Aaaah Banjo-Kazooie, how do I love thee? Let me count the ways. Here, ladies and gentlemen, we have one of the most witty, creative and basically fun games on the 360 and yet it falls just short of greatness. For all the creative challenges demanding intelligent solutions (and clever snipes at Rare’s sordid past) there are frustrating “L.O.G.’s Choice” challenges setting you up with a chicane and a barge to navigate it in (and all under 0:00:45 for a TT trophy).

But as much as I was repulsed by the annoyances, Nuts & Bolts always pulled me back in with the promise of more amusing little distractions and the greatest Meccano kit in the videogaming sector. Every time I missed the highest accolade by a narrow margin I was spurred on to create a better solution; after all, in a game like N & B the perfect solution is always right there waiting for you to build it.

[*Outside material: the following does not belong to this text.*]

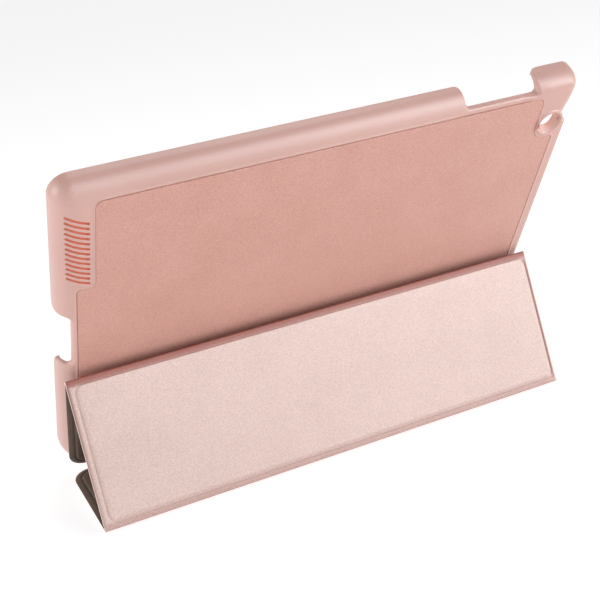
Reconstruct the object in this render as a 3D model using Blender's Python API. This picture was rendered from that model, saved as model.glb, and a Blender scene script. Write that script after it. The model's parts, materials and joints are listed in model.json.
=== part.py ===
"""Tri-fold tablet case: a hard back shell with a leather inlay, and a folding cover that stands it up.

Shell frame: +X along the hinge, +Y up the shell from its hinge edge, +Z out of its back.
Every cover part has its own frame: the fold axis is X, +Y runs along the part and +Z is its lining side.
World: +Z up, the case stands on its hinge and its foot fold, and its back faces -Y.
"""
from math import atan2, cos, pi, radians, sin, sqrt

import bmesh
import bpy
from mathutils import Matrix, Vector

MM = 0.001

# shell
SHELL_LENGTH = 246.0 * MM
SHELL_HEIGHT = 188.6 * MM
SHELL_DEPTH = 12.6 * MM
CORNER_RADIUS = 14.0 * MM
TOP_LEFT_RADIUS = 9.0 * MM
TOP_RIGHT_RADIUS = 6.5 * MM
EDGE_INSET = 11.5 * MM
EDGE_DROP = 9.5 * MM
HINGE_EDGE_INSET = 1.5 * MM
LIP_ROUND = 0.6 * MM
SIDE_WALL = 1.8 * MM
TOP_WALL = 1.5 * MM
HINGE_WALL = 1.1 * MM
FLOOR_DEPTH = 2.5 * MM
CAVITY_INSET = 9.5 * MM
CAVITY_DROP = 7.6 * MM
LIP_OVERHANG = 0.9 * MM
LIP_HEIGHT = 1.2 * MM
ARC_STEPS = 8
CORNER_STEPS = 7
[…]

All in all I thoroughly enjoyed this romp in Showdown Town and invested as much time in it as I have in Fable 2 or Gears of War 2. And can you make a giant rocket cock in either of those games? I think not.

Secondary Score: 8/10

Where as B-K was once a fun and exciting series built on platform exploration and subtle double entendres now it’s a repetitive, cynical and ultimately boring mess of a bad driving game and two move platformer. You could try and make the excuse that’s its aimed at kids but even my eleven year old nephew quickly became frustrated with the game as it spent too much time hand holding him through the early make-a-vehicle mechanics and then leaving him completely baffled and unable to open up the third world Banjoland (a homage to the previous B-K games that just serves to remind you how far the franchise has fallen) because he didn’t have a particular type of wheels that where won in a certain challenge.

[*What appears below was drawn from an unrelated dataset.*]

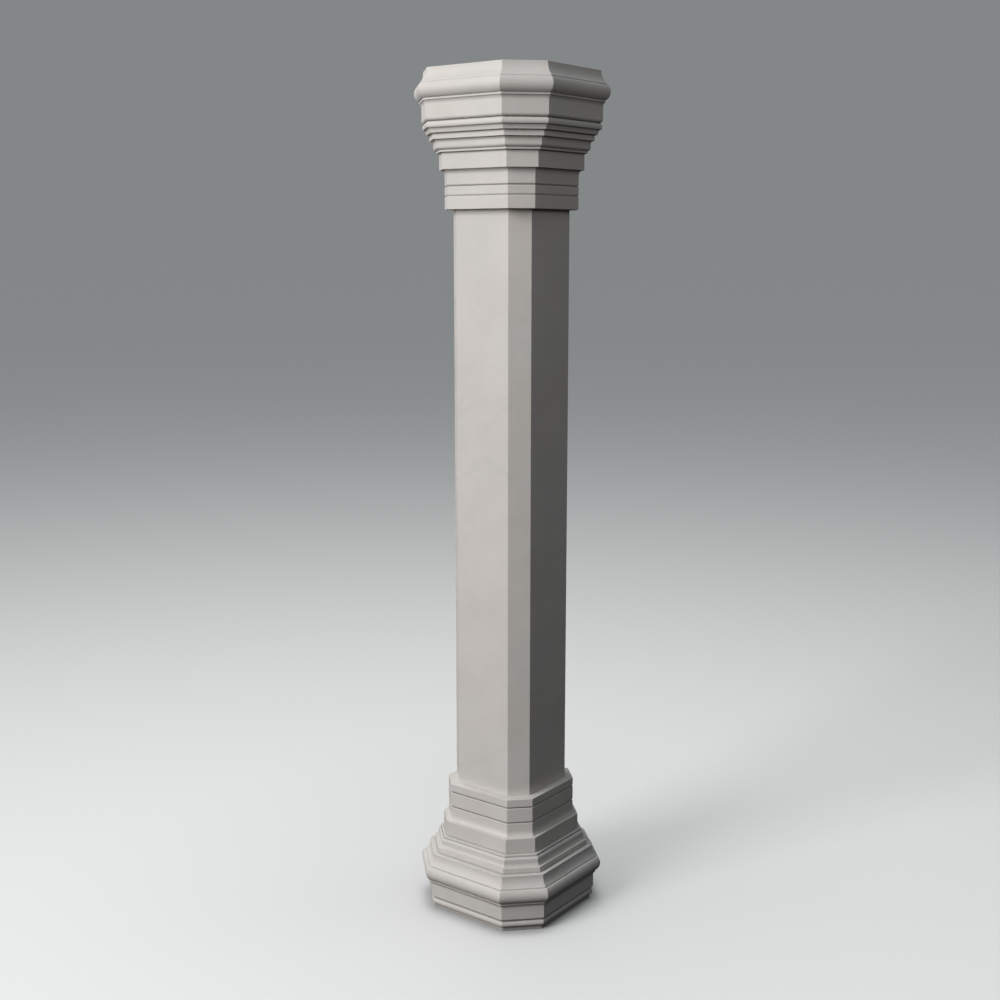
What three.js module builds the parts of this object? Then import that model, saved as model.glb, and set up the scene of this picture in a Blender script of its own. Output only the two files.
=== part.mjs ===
import * as THREE from 'three';

// A marble column of three stones: a moulded base, a plain shaft and a moulded capital.
// Millimetres, +Z up, origin in the middle of the underside.
// The plan is a square with its corners cut off, so four main faces alternate with four corner faces.

// Whole column
const columnHeight = 2700;
const shaftWidth = 302;
const jointGap = 0.3;

// How much further from the axis the corner faces stand than the main faces
const shaftCornerReach = 26.5;
const mouldingCornerReach = 30.5;

// How far each moulding stands out beyond the main faces of the shaft
const neckOut = 23;
const flareOut = 29.5;
const collarOut = 39;
const filletOut = 48.5;
const ogeeRootOut = 50;
const ogeeFaceOut = 56.5;
const ogeeLipOut = 60.5;
const stepOut = 68;
const covedBandOut = 77;
const covedLipOut = 81.5;
const beadFootOut = 87;
const friezeOut = 91;
const friezeCoveOut = 96.3;
const listOut = 97.7;
const torusSeatOut = 99.8;
const torusShoulderOut = 104.2;
const crownFootOut = 102.5;
const crownTopOut = 84.5;
const coveFootOut = 98;
const coveTopOut = 85;
const footOut = 78.5;

// Heights of mouldings that the base and the capital share
const collarRise = 51;
const filletRise = 7;
const ogeeRootRise = 9;
const ogeeFaceRise = 11;
const ogeeLipRise = 10;
const stepRise = 18;
const beadRise = 20;
const friezeCoveRise = 12;
const listRise = 7;
const quirkRise = 3.5;
const grooveRise = 6;
const grooveFloorRise = 1.5;

// Heights that only the base has
const footRise = 18;
const baseFriezeRise = 58.5;
const baseTorusRise = 46;
const baseCoveRise = 37.5;
const baseFlareRise = 19;
const baseBellRise = 25.5;
const baseTallNeckRise = 45;
const baseShortNeckRise = 24.5;
const ledgeRise = 2.5;

// Heights that only the capital has
const capitalTallNeckRise = 38.5;
const capitalShortNeckRise = 23.5;
const capitalBellRise = 28;
const capitalFlareRise = 17;
const covedBandRise = 15;
const capitalFriezeRise = 60;
const capitalTorusRise = 45;
const crownRise = 40.5;

// Depths of curves and grooves
const torusBulge = 10.5;
const beadBulge = 4.3;
const ogeeBulge = 1.6;
const flareHollow = 1.8;
const lipHollow = 0.6;
const friezeHollow = 1.2;
const crownHollow = 5.2;
const coveHollow = 4.4;
const friezeEdgeRadius = 9;
const quirkDepth = 1.5;
const fineGrooveDepth = 3;
const deepGrooveDepth = 4;

// How many straight pieces each curve is drawn in
const wideCurveSteps = 14;
const smallCurveSteps = 6;

const marble = { color: 0xd0cbc2, roughness: 0.55, metalness: 0 };

const shaftReach = shaftWidth / 2;
const sidesInPlan = 8;
const quarterTurn = Math.PI / 2;
const axis = new THREE.Vector2();

// How far a quarter circle stands out past its chord, as a share of its radius
const quarterCircleBulge = 1 - Math.SQRT1_2;

// An outline runs from the bottom of a stone to its top. x is the reach to the main faces, y the height.
function startOutline() {
  return { points: [], height: 0 };
}

function addPoint(outline, out, rise) {
  outline.height += rise;
  outline.points.push(new THREE.Vector2(shaftReach + out, outline.height));
}

// An upright band
function addBand(outline, out, rise) {
  addPoint(outline, out, 0);
  addPoint(outline, out, rise);
}

// An arc from one reach to another. It stands out past its chord by bulge, or is hollow if that is negative.
function addArc(outline, firstOut, lastOut, rise, bulge, steps) {
  const start = new THREE.Vector2(shaftReach + firstOut, outline.height);
  const end = new THREE.Vector2(shaftReach + lastOut, outline.height + rise);
  const chord = new THREE.Vector2().subVectors(end, start);
  const outward = new THREE.Vector2(chord.y, -chord.x).normalize();
  const halfChord = chord.length() / 2;
  const radius = (halfChord ** 2 + bulge ** 2) / (2 * bulge);
  const centre = new THREE.Vector2().addVectors(start, end).divideScalar(2);
  centre.addScaledVector(outward, bulge - radius);
  const halfAngle = 2 * Math.atan(bulge / halfChord);
  outline.points.push(start);
  for (let step = 1; step < steps; step += 1) {
    const turn = halfAngle * (2 * step / steps - 1);
    const spoke = outward.clone().rotateAround(axis, turn);
    outline.points.push(centre.clone().addScaledVector(spoke, radius));
  }
  outline.points.push(end);
  outline.height = end.y;
}

// A groove cut into a face, with a steep slope up to its lower edge and a long slope to its upper one
function addGroove(outline, faceOut, depth) {
  addPoint(outline, faceOut - depth, grooveFloorRise);
  addPoint(outline, faceOut, grooveRise - grooveFloorRise);
}

// The fillet, the ogee above it and the step on top, as the capital has them
function addOgeeRun(outline) {
  addBand(outline, filletOut, filletRise);
  addArc(outline, ogeeRootOut, ogeeFaceOut, ogeeRootRise, ogeeBulge, smallCurveSteps);
  addBand(outline, ogeeFaceOut, ogeeFaceRise);
  addArc(outline, ogeeFaceOut, ogeeLipOut, ogeeLipRise, -lipHollow, smallCurveSteps);
  addBand(outline, stepOut, stepRise);
}

// The same run the other way up, as the base has it
function addOgeeRunTurned(outline) {
  const run = startOutline();
  addOgeeRun(run);
  outline.height += run.height;
  for (const point of run.points.toReversed()) {
    outline.points.push(new THREE.Vector2(point.x, outline.height - point.y));
  }
}

// The bead, the frieze with its rounded lower edge, the list, the torus and the quirk above it
function addFriezeRun(outline, friezeRise, torusRise, faceAboveOut) {
  const creaseOut = friezeOut - friezeEdgeRadius;
  const edgeBulge = friezeEdgeRadius * quarterCircleBulge;
  addArc(outline, beadFootOut, creaseOut, beadRise, beadBulge, smallCurveSteps);
  addArc(outline, creaseOut, friezeOut, friezeEdgeRadius, edgeBulge, smallCurveSteps);
  addBand(outline, friezeOut, friezeRise - friezeEdgeRadius - friezeCoveRise);
  addArc(outline, friezeOut, friezeCoveOut, friezeCoveRise, -friezeHollow, smallCurveSteps);
  addBand(outline, listOut, listRise);
  addArc(outline, torusSeatOut, torusShoulderOut, torusRise, torusBulge, wideCurveSteps);
  addBand(outline, faceAboveOut - quirkDepth, quirkRise);
}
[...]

There was nothing to tell him this and he spent hours trying get the world sphere to its plinth only to be thwarted by the crappy gravity key thingy controls and the limited one jump move set if you can call it a set. When I told him he needed to beat the Grunty challenge on world one and get the special wheels that would let him drive up the slippery slopes that box B-K into the first area of Showdown Town his response was to declare the game was bullsh- ahem… poorly designed and refused to play any longer. I couldn’t blame him as less than an hour into the game I knew the Banjo-Kazooie I fell in love with all those years ago was long gone and replaced with a crappy focus group designed sandbox wannabe.

I can’t fault the graphics or sound as just watching the intro screen with its orchestral rendition of the Banjo Kazooie theme and the HD all singing and dancing version of Spiral Mountain makes me want to weep for how beautiful this game could be if they had “just” made another B&K platformer and not bothered with all this vehicle-sandbox bollocks. Talking to other people about nuts and bolts I’ve found out that at the end of the game L.O.G. restores all of B-K’s moves for the next game which makes me hate this game even more and leaves me thinking that this is quite possibly unique in being the only game released where the pre-order bonus (the XBLA version of Banjo-Kazooie) is actually better than the main game.

So there we go a great franchise wasted and ruined by the very company that created it just so they could try and keep up with the sandbox-Jones’ and make a game that was supposedly better than just a simple, honest and importantly fun 3D platformer.